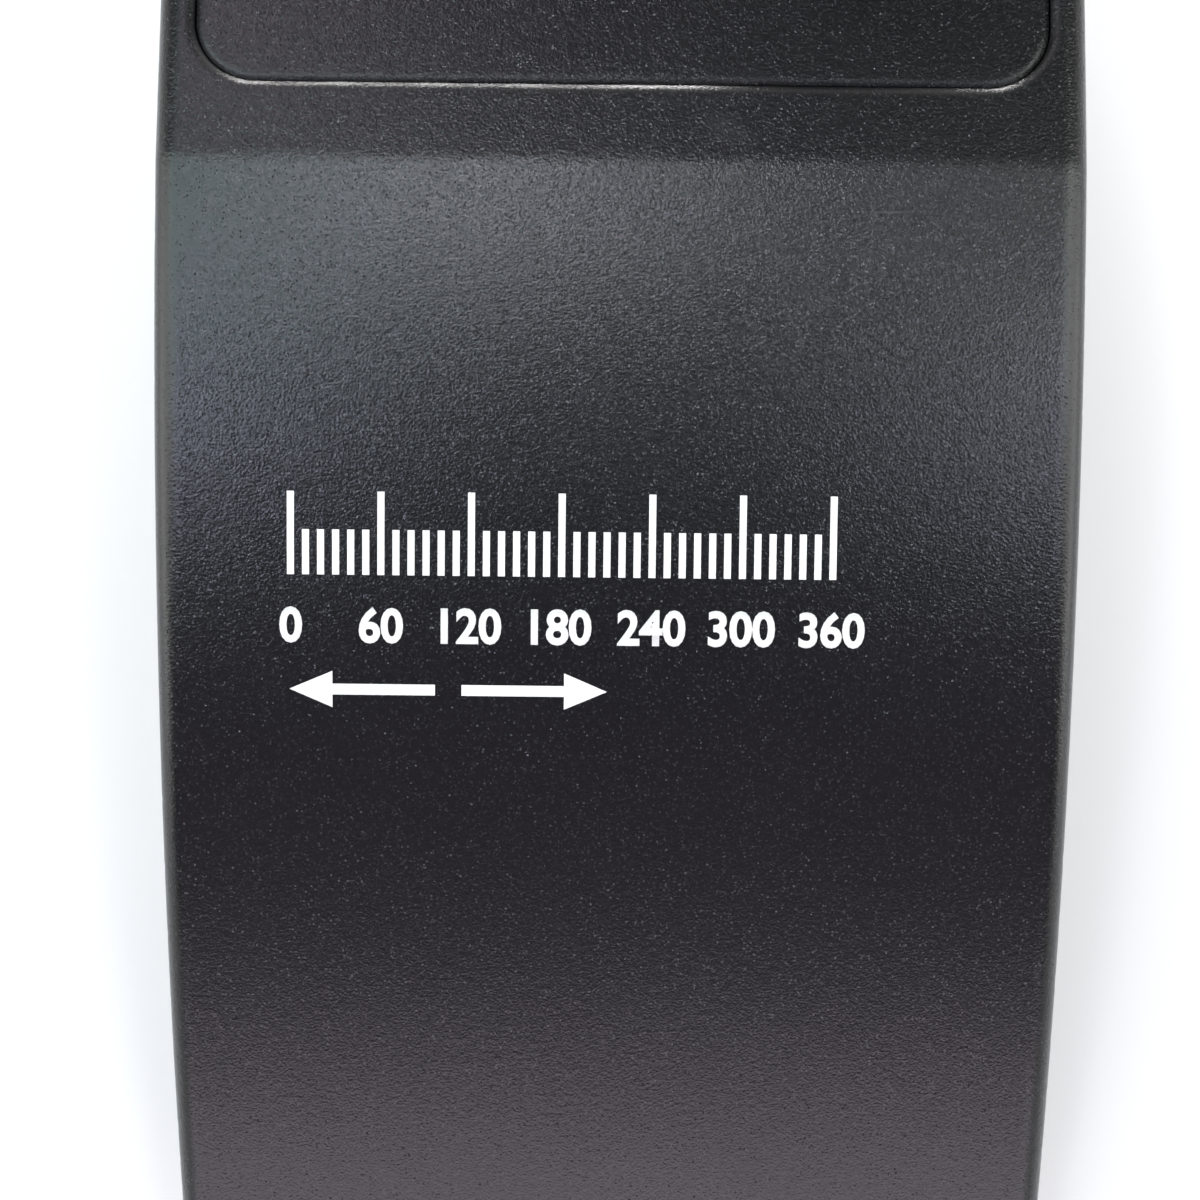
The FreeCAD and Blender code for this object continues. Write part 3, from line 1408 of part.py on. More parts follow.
# ---- write every sub-part --------------------------------------------------------------------------------
def save(name, shapes):
    """Writes one node: a solid or a group of separate solids."""
    shapes = shapes if isinstance(shapes, list) else [shapes]
    solids = [solid for shape in shapes for solid in shape.Solids]
    assert solids and all(s.isValid() and s.Volume > 0 for s in solids), name
    shape = solids[0] if len(solids) == 1 else Part.makeCompound(solids)
    shape.exportStep(os.path.join("parts", name + ".step"))
    box = shape.BoundBox
    print(f"{name}: {len(solids)} solids, {shape.Volume:.1f} mm3, x {box.XMin:.2f} {box.XMax:.2f} "
          f"y {box.YMin:.2f} {box.YMax:.2f} z {box.ZMin:.2f} {box.ZMax:.2f}")


def deck_group(shapes):
    shapes = shapes if isinstance(shapes, list) else [shapes]
    return [on_deck(shape) for shape in shapes]


def main():
    os.makedirs("parts", exist_ok=True)
    save("upper_shell", upper_shell())
    save("lower_shell", lower_shell())
    save("case_screws", case_screws())
    save("rubber_feet", rubber_feet())
    save("control_panel", deck_group(control_panel()))
    save("display_window", deck_group(display_window()))
    for (x, y), name in zip(key_places(), [n for row in key_names for n in row]):
        save(name, deck_group(key(x, y)))
    save("tact_switches", deck_group(tact_switches()))
    save("dial_ring", deck_group(dial_ring()))
    save("direction_knob", deck_group(direction_knob()))
    save("knob_pointer", deck_group(knob_pointer()))
    save("knob_set_screw", deck_group(knob_set_screw()))
    save("encoder", deck_group(encoder()))
    save("encoder_shaft", deck_group(encoder_shaft()))
    save("encoder_nut", deck_group(encoder_nut()))
    save("control_board", deck_group(control_board()))
    save("control_board_screws", deck_group(control_board_screws()))
    save("led_digits", deck_group(led_digits()))
    save("infrared_receiver", deck_group(infrared_receiver()))
    save("main_board", main_board())
    save("main_board_screws", main_board_screws())
    save("relays", relays())
    save("microcontroller", microcontroller())
    save("crystal", crystal())
    save("bridge_rectifier", bridge_rectifier())
    save("reservoir_capacitor", reservoir_capacitor())
    save("heat_sink", heat_sink())
    save("voltage_regulator", voltage_regulator())
    save("fuse", fuse())
    save("fuse_clips", fuse_clips())
    save("board_connectors", board_connectors())
    save("ribbon_cable", ribbon_cable())
    save("transformer_core", transformer_core())
    save("transformer_bobbin", transformer_bobbin())
    save("transformer_winding", transformer_winding())
    save("transformer_bracket", transformer_bracket())
    save("transformer_screws", transformer_screws())
    save("motor_capacitor", motor_capacitor())
    save("capacitor_straps", capacitor_straps())
    save("rear_panel", rear_panel())
    save("terminal_block", terminal_block())
    save("terminal_plates", terminal_plates())
    for number, x in enumerate(terminal_places(), 1):
        save(f"clamp_washer_{number}", clamp_washer(x))
        save(f"terminal_screw_{number}", terminal_screw(x))
    save("mains_inlet", mains_inlet())
    save("inlet_pins", inlet_pins())
    save("rotator_leads", rotator_leads())
    save("mains_leads", mains_leads())
    save("coil_leads", coil_leads())


main()
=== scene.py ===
import json
import math
import bmesh
import bpy
from mathutils import Matrix, Vector
from mathutils.bvhtree import BVHTree


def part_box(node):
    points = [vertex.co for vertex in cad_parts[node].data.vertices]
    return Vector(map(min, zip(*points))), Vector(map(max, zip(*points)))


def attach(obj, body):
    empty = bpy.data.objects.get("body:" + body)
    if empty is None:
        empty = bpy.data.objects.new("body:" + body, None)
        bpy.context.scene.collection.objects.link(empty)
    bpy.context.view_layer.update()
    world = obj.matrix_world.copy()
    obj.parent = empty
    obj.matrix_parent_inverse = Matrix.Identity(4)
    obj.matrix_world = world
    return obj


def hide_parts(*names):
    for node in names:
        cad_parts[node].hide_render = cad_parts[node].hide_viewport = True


# Antenna rotator controller: a black desktop console with a tilted deck and a long convex apron.
# Everything is in metres, with +Y to the back and the table at zero.
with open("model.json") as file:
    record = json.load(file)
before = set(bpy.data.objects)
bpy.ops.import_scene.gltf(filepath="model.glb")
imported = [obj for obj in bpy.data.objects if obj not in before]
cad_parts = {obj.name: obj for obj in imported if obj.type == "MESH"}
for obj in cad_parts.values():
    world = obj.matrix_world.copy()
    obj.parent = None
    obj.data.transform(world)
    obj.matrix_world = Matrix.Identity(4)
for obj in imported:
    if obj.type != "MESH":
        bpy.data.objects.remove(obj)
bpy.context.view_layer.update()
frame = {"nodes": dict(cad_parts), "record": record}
mm = 0.001
print("frame loaded:", len(frame["nodes"]), "nodes")


# small tools that the pieces share

def linearColour(hexText, alpha=1.0):
    # sRGB hex to the linear values that the sockets take
    channels = [int(hexText[i:i + 2], 16) / 255 for i in (1, 3, 5)]
    linear = [c / 12.92 if c <= 0.04045 else ((c + 0.055) / 1.055) ** 2.4 for c in channels]
    return (*linear, alpha)


def addNode(tree, kind, settings=None, links=None):
    # settings whose name is a socket go to that socket, the others to the node itself
    node = tree.nodes.new(kind)
    for name, value in (settings or {}).items():
        if isinstance(name, int) or (not hasattr(node, name) and name in node.inputs):
            node.inputs[name].default_value = value
        else:
            setattr(node, name, value)
    for name, socket in (links or {}).items():
        tree.links.new(socket, node.inputs[name])
    return node


def startMaterial(name):
    # an empty material, its tree, and the Object coordinates that its patterns lie on
    material = bpy.data.materials.new(name)
    material.use_nodes = True
    material.node_tree.nodes.clear()
    place = addNode(material.node_tree, "ShaderNodeTexCoord").outputs["Object"]
    return material, material.node_tree, place


def finishMaterial(tree, constants, patterns):
    # what is the same all over is set on the shader itself, and what varies is linked to it
    shader = addNode(tree, "ShaderNodeBsdfPrincipled", constants, patterns)
    addNode(tree, "ShaderNodeOutputMaterial", None, {"Surface": shader.outputs["BSDF"]})


# the number sockets of a Map Range node, in their order
rangeInputs = ("From Min", "From Max", "To Min", "To Max")


def patchyColour(tree, pattern, limits, first, second):
    # the first colour where the pattern is under its limits, the second over them, a mix between
    share = addNode(tree, "ShaderNodeMapRange", dict(zip(rangeInputs, limits)),
                    {"Value": pattern}).outputs["Result"]
    # a Mix node's two colours are its inputs 6 and 7
    return addNode(tree, "ShaderNodeMix",
                   {"data_type": "RGBA", 6: linearColour(first), 7: linearColour(second)},
                   {"Factor": share}).outputs[2]


# the camera stands above the front edge and looks down on the apron

cameraPlace = {
    "target": Vector((0.0, -36.0, 46.0)) * mm,
    "distance": 330.0 * mm,
    "elevation": math.radians(79.08),
    "yaw": math.radians(-0.44),
    "roll": math.radians(0.20),
    "focalPixels": 2704.0,
    "centrePixel": (615.9, 633.0),
    "imageSize": 1200.0,
    "sensorWidth": 36.0,
    "clip": (0.01, 10.0),
}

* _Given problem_
Please give an exact restatement of only the lines from the beginning of the material above to the line with "return [on_deck(shape) for", inclusive.

* _Reply_
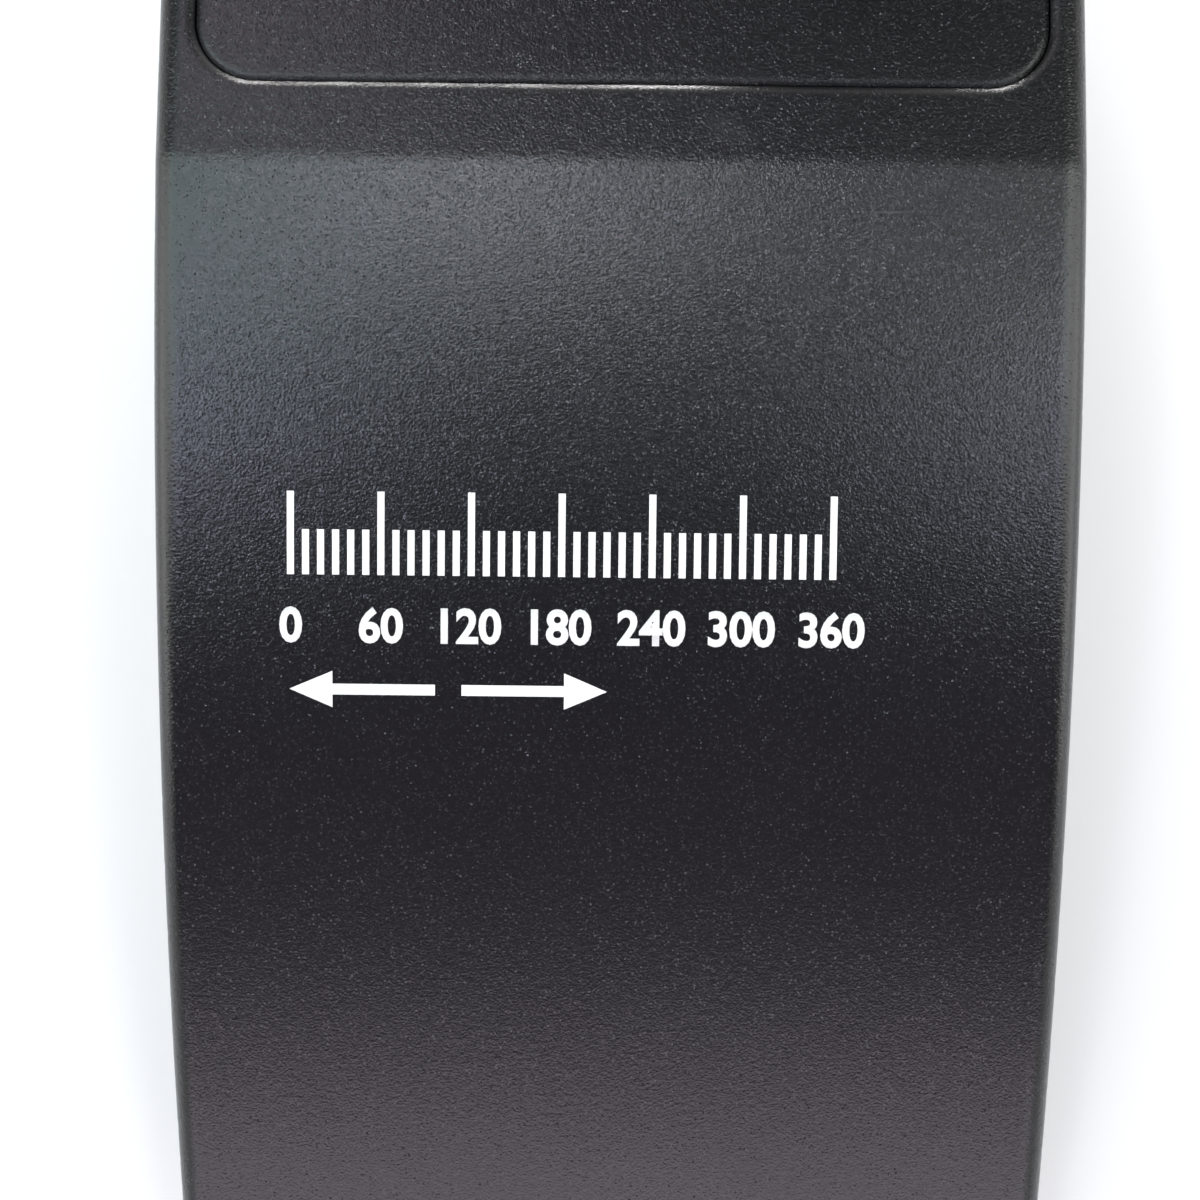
The FreeCAD and Blender code for this object continues. Write part 3, from line 1408 of part.py on. More parts follow.
# ---- write every sub-part --------------------------------------------------------------------------------
def save(name, shapes):
    """Writes one node: a solid or a group of separate solids."""
    shapes = shapes if isinstance(shapes, list) else [shapes]
    solids = [solid for shape in shapes for solid in shape.Solids]
    assert solids and all(s.isValid() and s.Volume > 0 for s in solids), name
    shape = solids[0] if len(solids) == 1 else Part.makeCompound(solids)
    shape.exportStep(os.path.join("parts", name + ".step"))
    box = shape.BoundBox
    print(f"{name}: {len(solids)} solids, {shape.Volume:.1f} mm3, x {box.XMin:.2f} {box.XMax:.2f} "
          f"y {box.YMin:.2f} {box.YMax:.2f} z {box.ZMin:.2f} {box.ZMax:.2f}")


def deck_group(shapes):
    shapes = shapes if isinstance(shapes, list) else [shapes]
    return [on_deck(shape) for shape in shapes]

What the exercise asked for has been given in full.